China is the DPRK’s biggest trade partner. Statistics show that bilateral trade increased 62.4 percent year-on-year to $5.64 billion last year.
“Because this market is just opening up, the DPRK will retain a unique charm for Chinese tourists for years, and especially among those in their 50s. They have good impressions about the country due to the popularity of movies and songs from the DPRK in their youth,” he explained.
Furthermore, the cost of traveling to the DPRK is also relatively competitive, with four-day tours from Dandong to Pyongyang priced at about 2,500 yuan ($400).
To attract more tourists, travel agencies from both countries have developed a package of new products.

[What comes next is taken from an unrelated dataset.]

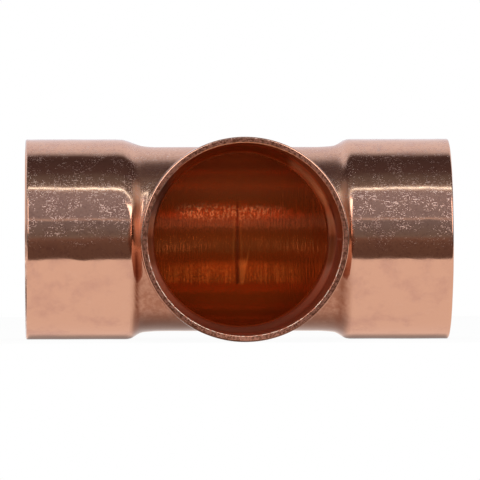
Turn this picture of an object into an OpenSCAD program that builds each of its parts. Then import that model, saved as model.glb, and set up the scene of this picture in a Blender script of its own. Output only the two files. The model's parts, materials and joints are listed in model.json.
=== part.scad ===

Train tours between Tumen in Jilin province and Mount Chilbo in the northeastern DPRK started this April and, since early this year, Chinese tourists can even drive by themselves to Pyongyang from Yanji, according to local tourism officials.
The DPRK also launched its first charter flight from Pyongyang to Yanji in July.
The DPRK has also simplified its visa procedures and Chinese tourists only need to provide a passport.
Tourism industry experts said that as per capita disposable income in China passed the $3,000 mark last year, the tourism industry will now enter a period of rapid development.
James Macgregor, a tourism expert with the United Nations Development Programme, expressed confidence in the development of the tourism industry in Northeast Asia.
“This region represents one of the fastest growing tourism destinations in the world. The potential for establishing cross-border tourism routes is great with increasing demand of China’s and other countries’ markets,” he emphasized.
Choi Hoon, director of the UNDP Tumen Secretariat, said the tourism industry is a good choice for the DPRK, adding that cross-border tourism would enhance regional prosperity and security.
However, industry insiders complained that the DPRK’s infrastructure is not ready to handle more international tourists.